Without crowds, it's given the broadcasts a markedly surreal quality, more akin to Beckettian theatre than the bombastic, interactive spectacle that wrestling usually is. Sadly, I'm not here to critique the finer points of men and women pretend-fighting in spandex (don't think my editor would go for that), but to answer the question that I'm sure has already popped into your head: How exactly has an entertainment product involving dozens of performers clutching, grappling, flipping and pinning each other in close quarters been allowed to carry on in the face of a global pandemic?

Well, it's kind of a funny story, if it weren't so troubling.

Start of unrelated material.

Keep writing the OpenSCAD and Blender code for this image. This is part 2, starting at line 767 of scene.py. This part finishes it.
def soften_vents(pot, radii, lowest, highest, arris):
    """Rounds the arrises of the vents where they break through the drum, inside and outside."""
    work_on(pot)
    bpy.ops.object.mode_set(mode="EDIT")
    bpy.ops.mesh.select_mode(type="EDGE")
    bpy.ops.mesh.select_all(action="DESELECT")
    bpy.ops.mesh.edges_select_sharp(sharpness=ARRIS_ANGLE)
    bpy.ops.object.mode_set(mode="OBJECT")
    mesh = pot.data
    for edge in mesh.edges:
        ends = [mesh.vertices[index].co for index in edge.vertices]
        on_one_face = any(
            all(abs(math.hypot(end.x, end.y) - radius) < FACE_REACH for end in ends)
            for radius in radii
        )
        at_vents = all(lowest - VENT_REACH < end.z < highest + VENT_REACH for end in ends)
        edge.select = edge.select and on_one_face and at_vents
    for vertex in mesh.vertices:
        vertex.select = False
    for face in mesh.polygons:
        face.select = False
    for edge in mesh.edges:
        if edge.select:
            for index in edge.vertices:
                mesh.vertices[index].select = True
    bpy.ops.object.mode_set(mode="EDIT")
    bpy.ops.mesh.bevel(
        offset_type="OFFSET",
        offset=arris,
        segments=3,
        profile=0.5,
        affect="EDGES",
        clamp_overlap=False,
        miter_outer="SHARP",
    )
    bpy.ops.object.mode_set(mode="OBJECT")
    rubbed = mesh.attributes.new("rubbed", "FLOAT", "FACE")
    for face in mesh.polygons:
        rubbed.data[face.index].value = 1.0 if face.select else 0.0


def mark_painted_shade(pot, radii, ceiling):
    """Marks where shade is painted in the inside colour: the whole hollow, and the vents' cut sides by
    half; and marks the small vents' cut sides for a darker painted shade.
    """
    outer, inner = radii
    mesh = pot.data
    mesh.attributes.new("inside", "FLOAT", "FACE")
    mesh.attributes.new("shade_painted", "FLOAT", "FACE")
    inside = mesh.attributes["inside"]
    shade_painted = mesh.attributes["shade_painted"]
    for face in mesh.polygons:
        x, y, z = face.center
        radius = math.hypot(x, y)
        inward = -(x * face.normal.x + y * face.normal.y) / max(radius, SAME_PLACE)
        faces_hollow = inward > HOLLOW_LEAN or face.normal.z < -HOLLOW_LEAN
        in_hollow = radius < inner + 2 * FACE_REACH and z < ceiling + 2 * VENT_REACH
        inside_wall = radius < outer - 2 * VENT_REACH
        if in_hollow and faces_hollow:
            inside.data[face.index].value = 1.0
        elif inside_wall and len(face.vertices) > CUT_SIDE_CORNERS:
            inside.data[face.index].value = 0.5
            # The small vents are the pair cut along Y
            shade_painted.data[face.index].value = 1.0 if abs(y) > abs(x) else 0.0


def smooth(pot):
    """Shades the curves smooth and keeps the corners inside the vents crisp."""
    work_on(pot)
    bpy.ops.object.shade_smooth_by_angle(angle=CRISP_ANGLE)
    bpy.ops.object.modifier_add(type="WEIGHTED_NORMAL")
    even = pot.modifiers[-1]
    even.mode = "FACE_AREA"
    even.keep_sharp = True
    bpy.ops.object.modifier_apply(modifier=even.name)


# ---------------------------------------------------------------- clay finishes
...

Early in the outbreak, both WWE and AEW pre-taped shows on a closed set with a skeleton crew. But even with limited personnel, it was clear the promotions weren't exactly following the physical distancing and stay-at-home measures the rest of society was beholden to. Then came the announcement, earlier this month, that WWE would be resuming broadcasting shows live to air, even flying talent in weekly to its Orlando training facility, where the shows are taped. Then the State of Florida made the baffling decision to deem wrestling an essential business—roughly two weeks after a WWE employee tested positive for the virus. (AEW, for its part, has continued to air pre-taped shows from a closed Georgia set, but plans to resume live events next month.)

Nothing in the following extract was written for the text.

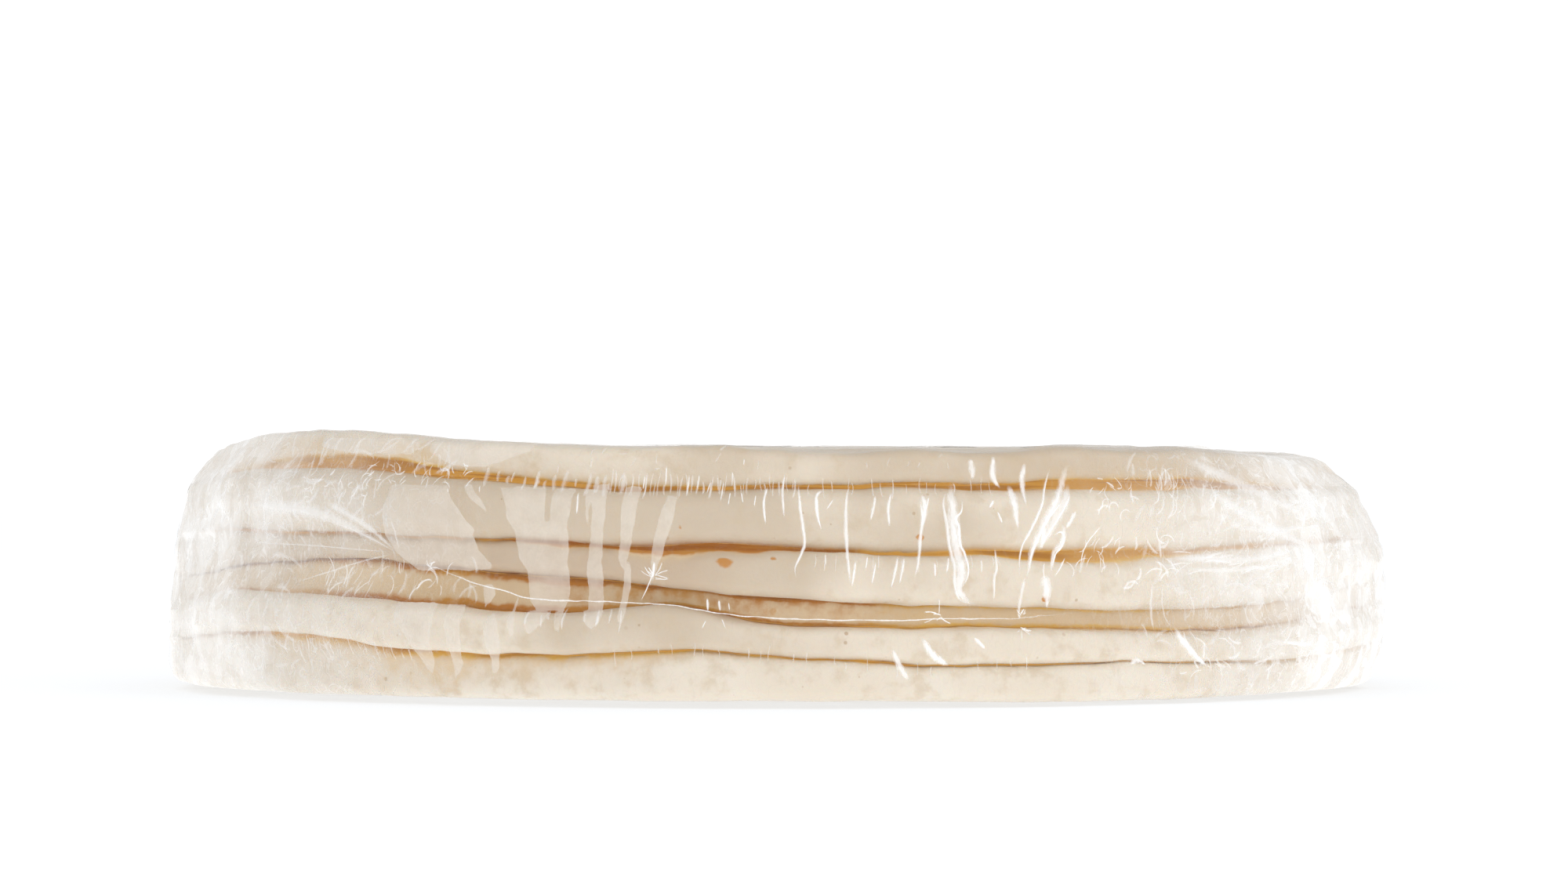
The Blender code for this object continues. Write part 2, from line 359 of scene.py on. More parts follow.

State politicians were left fumbling trying to explain how wrestling could be considered "essential," while WWE put out a statement that was apocryphal even by its deluded standards.

"As a brand that has been woven into the fabric of society, WWE and its Superstars bring families together and deliver a sense of hope, determination and perseverance," said the company that once simulated an octogenarian woman giving birth to a human hand on national TV.

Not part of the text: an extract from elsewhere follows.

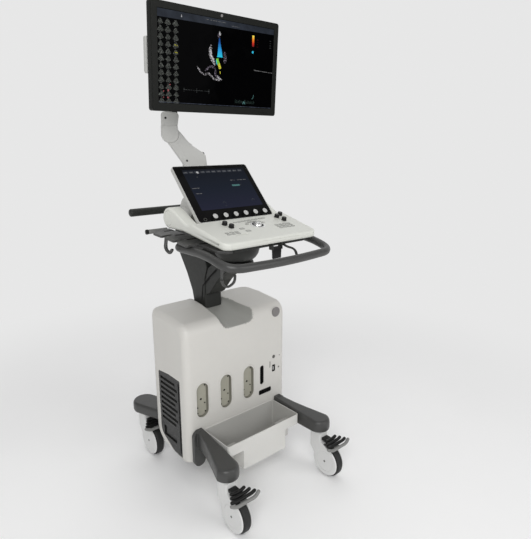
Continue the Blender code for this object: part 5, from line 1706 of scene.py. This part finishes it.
def studio_floor_look():
    """Pale matt paper that takes soft shadows near the machine and fades into an even backdrop."""
    made, tree, shader = new_look("studio_floor")
    place = add(tree, "ShaderNodeTexCoord").outputs["Object"]
    cloud = add(tree, "ShaderNodeTexNoise", Vector=place, Scale=1.4, Detail=6.0).outputs["Fac"]
    tone = spread(tree, cloud, 0.985, 1.015)
    shade = add(tree, "ShaderNodeVectorMath", {"operation": "SCALE"}, i0=srgb(255, 255, 255), Scale=tone)
    tree.links.new(shade.outputs[0], shader.inputs["Base Color"])
    tree.links.new(spread(tree, cloud, 0.55, 0.75), shader.inputs["Roughness"])
    shader.inputs["Specular IOR Level"].default_value = 0.1
    reach = add(tree, "ShaderNodeVectorMath", {"operation": "LENGTH"}, i0=place).outputs["Value"]
    limits = {"From_Min": 0.55, "From_Max": 2.4, "To_Min": 0.0, "To_Max": 1.0}
    fade = add(tree, "ShaderNodeMapRange", {"interpolation_type": "SMOOTHSTEP"}, Value=reach, **limits)
    light = add(tree, "ShaderNodeEmission", Color=(1, 1, 1, 1), Strength=BACKDROP)
    mix = add(tree, "ShaderNodeMixShader", Fac=fade.outputs["Result"])
    tree.links.new(shader.outputs[0], mix.inputs[1])
    tree.links.new(light.outputs[0], mix.inputs[2])
    tree.links.new(mix.outputs[0], tree.nodes["Material Output"].inputs["Surface"])
    return made


def make_stage():
    sweep = [(-9.0, 0.0), (4.6, 0.0)] + arc((4.6, 2.4), 2.4, -90, 0, 16) + [(7.0, 9.0)]
    builder = bmesh.new()
    turn = Matrix.Rotation(-CAMERA_YAW, 4, "Z")
    rows = [[builder.verts.new(turn @ Vector((x, y, z))) for y, z in sweep] for x in (-14.0, 14.0)]
    for i in range(len(sweep) - 1):
        builder.faces.new((rows[0][i], rows[1][i], rows[1][i + 1], rows[0][i + 1]))
    mesh = bpy.data.meshes.new("studio_sweep")
    builder.to_mesh(mesh)
    builder.free()
    mesh.shade_smooth()
    mesh.materials.append(studio_floor_look())
    floor = bpy.data.objects.new("studio_sweep", mesh)
    bpy.context.scene.collection.objects.link(floor)


def area_light(name, place, target, size, power, colour=(1, 1, 1)):
    lamp = bpy.data.lights.new(name, "AREA")
    lamp.shape = "RECTANGLE"
    lamp.size, lamp.size_y = size
    lamp.energy = power
    lamp.color = colour
    made = bpy.data.objects.new(name, lamp)
    made.location = place
    made.rotation_euler = (Vector(target) - Vector(place)).to_track_quat("-Z", "Y").to_euler()
    bpy.context.scene.collection.objects.link(made)


def make_light():
    world = bpy.data.worlds.new("studio")
    world.use_nodes = True
    shader = world.node_tree.nodes["Background"]
    shader.inputs["Color"].default_value = (1.0, 1.0, 1.0, 1)
    shader.inputs["Strength"].default_value = 0.31
    bpy.context.scene.world = world
    area_light("key", (-2.4, -2.6, 2.6), (0, 0, 0.7), (2.2, 2.2), 84)
    area_light("fill", (1.2, -3.6, 2.2), (0, 0, 0.7), (2.4, 2.4), 34)
    area_light("overhead", (0.2, 0.8, 4.2), (0, 0, 0.5), (3.0, 3.0), 26)


CAMERA_YAW = radians(41.1163)
CAMERA_PITCH = radians(14.3007)
CAMERA_PLACE = Vector((-1.0709, -1.3735, 1.2482))
CAMERA_LENS = 33.4


def make_camera():
    camera = bpy.data.cameras.new("camera")
    camera.lens = CAMERA_LENS
    camera.sensor_width = 36
    made = bpy.data.objects.new("camera", camera)
    made.location = CAMERA_PLACE + DATUM
    made.rotation_euler = (pi / 2 - CAMERA_PITCH, 0, -CAMERA_YAW)
    bpy.context.scene.collection.objects.link(made)
    bpy.context.scene.camera = made
    bpy.context.scene.view_settings.view_transform = "Standard"


def build():
    make_body()
    make_rear_cover()
    make_vents()
    make_ports()
    make_io_panel()
    make_bin()
    make_base()
    make_front_legs()
    make_casters()
    make_column()
    make_deck()
    make_deck_controls()
    make_handle()
    make_tray()
    make_touch_panel()
    make_arm()
    make_yoke()
    make_monitor()
    screen_looks()
    make_monitor_picture()
    make_touch_picture()
    dress_inside()
    make_stage()
    make_light()
    make_camera()


build()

The joke among wrestling fans after the news broke was that WWE Hall of Famer Donald Trump—who, to my knowledge, remains the only global leader to ever find himself on the business end of a Stone Cold Stunner—had pulled some strings for his ol' pal, WWE owner Vince McMahon.

As it turned out, those rumours proved to be more believable than anyone thought. You see, Vince's wife, Linda, stepped down from her role as head of Trump's Small Business Administration last year to take over as chairwoman of America First Action, a pro-Trump Super PAC. And, in a move that would seem too convenient for even the most outlandish Hollywood script, the Super PAC committed to spending $18.5 million in Florida on the very same day the state deemed wrestling an essential business.

To put a cherry on top of this absurdist sundae, WWE—a company that stands to make record profits this year and counts more than half a billion dollars in reserve—laid off scores of staff the week after it was deemed essential while other (much) less profitable wrestling companies have kept their personnel on and, in some cases, continue to pay them their full salaries.

To anyone who's followed WWE over the years, McMahon's stubborn refusal to sacrifice his bottom line shouldn't come as a surprise. After all, if WWE can continue running shows for the Kingdom of Saudi Arabia—another reason the company's profits have soared of late—in spite of the public backlash after Washington Post columnist Jamal Khashoggi was tortured and executed by Saudi agents in a Turkish consulate, then some measly virus wasn't going to stop him now.

As a wrestling fanatic, I often find myself having to explain to my more sophisticated adult friends what all the fuss is about. For me, the appeal has always been the way it manages to blur the lines between fiction and reality, but even I think this all-too-real plotline has jumped the shark. (The distinction between real and not seems a bit tougher for ol' Donny Boy: When McMahon's limo exploded as part of a storyline on a 2007 episode of Monday Night Raw, Trump called the company's headquarters to make sure he hadn't actually died. Ladies and gentlemen, the President of the United States of America!)

COVID-19 has exposed the cravenness and cruelty that capitalism is capable of in a lot of different ways, but you're much more prescient than I if you had "Indirectly bribing a reality TV president to allow his billionaire buddy to continue putting on rasslin' shows for the masses" on your pandemic scorecard.